NVIDIA GeForce 3-Way SLI and Radeon Tri-Fire Review

We've seen what a Radeon HD 6990 can do when paired with a Radeon HD 6970 for "Tri-Fire" performance. Now it is time to find out what three NVIDIA GeForce GTX 580 video cards in 3-Way SLI game like in comparison. We will look at A2A performance comparisons and discuss which setup offers the best gameplay experience.

Introduction

On April 11th we evaluated a unique triple-GPU configuration supported by AMD, which also happened to be price competitive with NVIDIA GeForce GTX 2-Way SLI. In that review we looked at the dual-GPU Radeon HD 6990 paired with a Radeon HD 6970 for triple-GPU "Tri-Fire" CrossFireX performance. This was still a "two card" solution, even though there are three GPUs in play.

Comparing costs, we found that two NVIDIA GeForce GTX 580 video cards came the closest in price to our Tri-Fire configuration. So while we had a two-card to two-card comparison, and a $ for $ comparison, many NVIDIA loyalists cried foul at us comparing NVIDIA's 2-GPUs to AMD's 3-GPUs. Our conclusion came down to the AMD "Tri-Fire" solution offering the best overall performance and value for the price. This comparison was price competitive and made perfect sense for us to test, but not to all our readers.

NVIDIA also supports a triple-GPU solution, but in order to achieve it you must use three separate video cards for 3-Way SLI. Currently you cannot utilize a GeForce GTX 590 plus a GeForce GTX 580 for a "two card" triple-GPU configuration. This means that for 3-Way SLI you will need three separate GeForce GTX 580 video cards. The caveat with that is the price, GeForce GTX 580's are still around $500. That means that three of these video cards will cost you $1500. At that price GTX 580 3-Way SLI is about $475 more expensive than a Radeon HD 6990/6970 configuration. The gap is even wider when you compare three Radeon HD 6970 video cards for "Tri-Fire" which come out to $945, making GTX 580 3-Way SLI $555 more expensive!

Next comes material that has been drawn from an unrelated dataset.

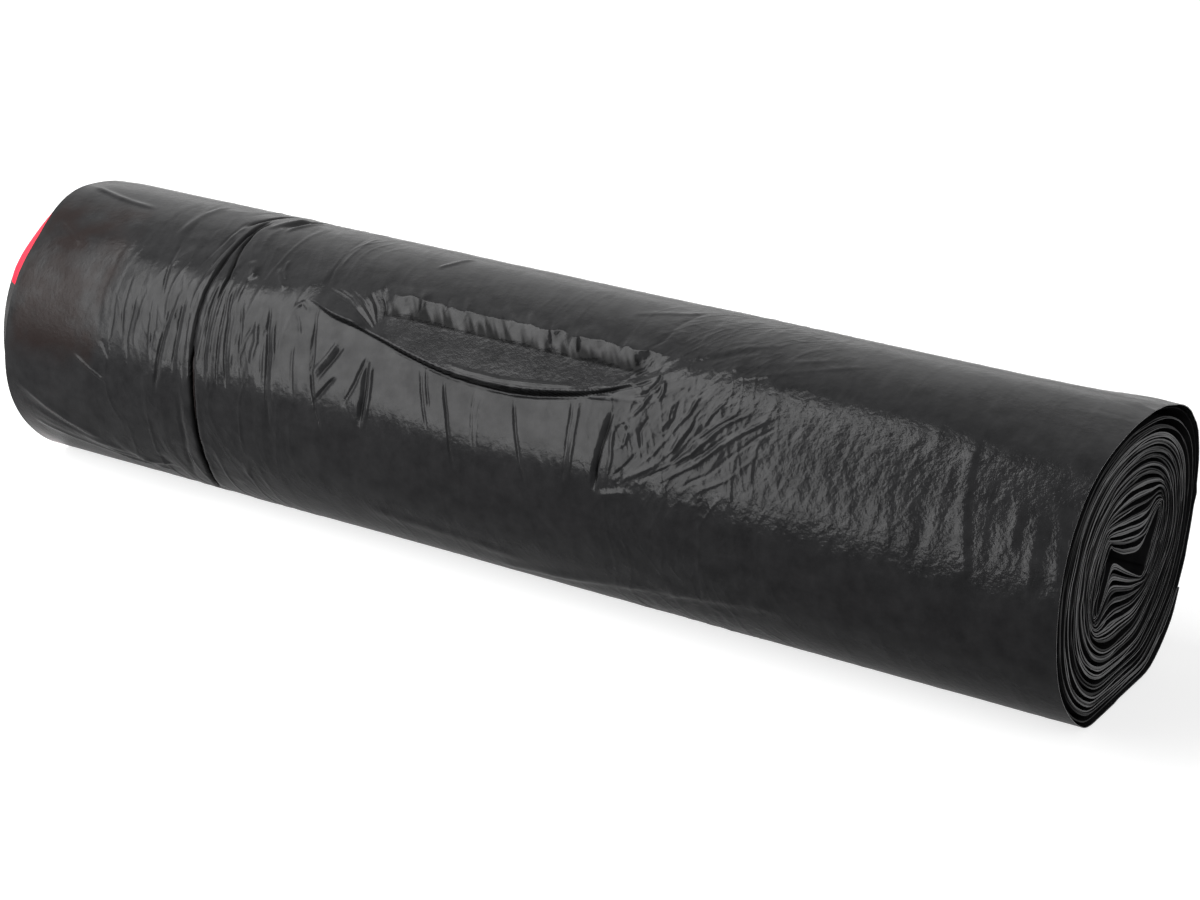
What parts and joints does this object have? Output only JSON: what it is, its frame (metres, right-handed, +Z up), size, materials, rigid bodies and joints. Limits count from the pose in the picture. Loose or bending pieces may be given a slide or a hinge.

Even given this price difference, we know that many of you are curious as to how the gaming performance compares. So the goal of this evaluation is to find out how GeForce GTX 580 3-Way SLI (3 separate cards with 3 GPUs total) compares to Radeon HD 6990/6970 "Tri-Fire" (2 separate cards with 3 GPUs total.) In order to test this, we of course tested at no less than a triple-display setup at 5760x1200, anything less would be irresponsible on our part to show you meaningful performance.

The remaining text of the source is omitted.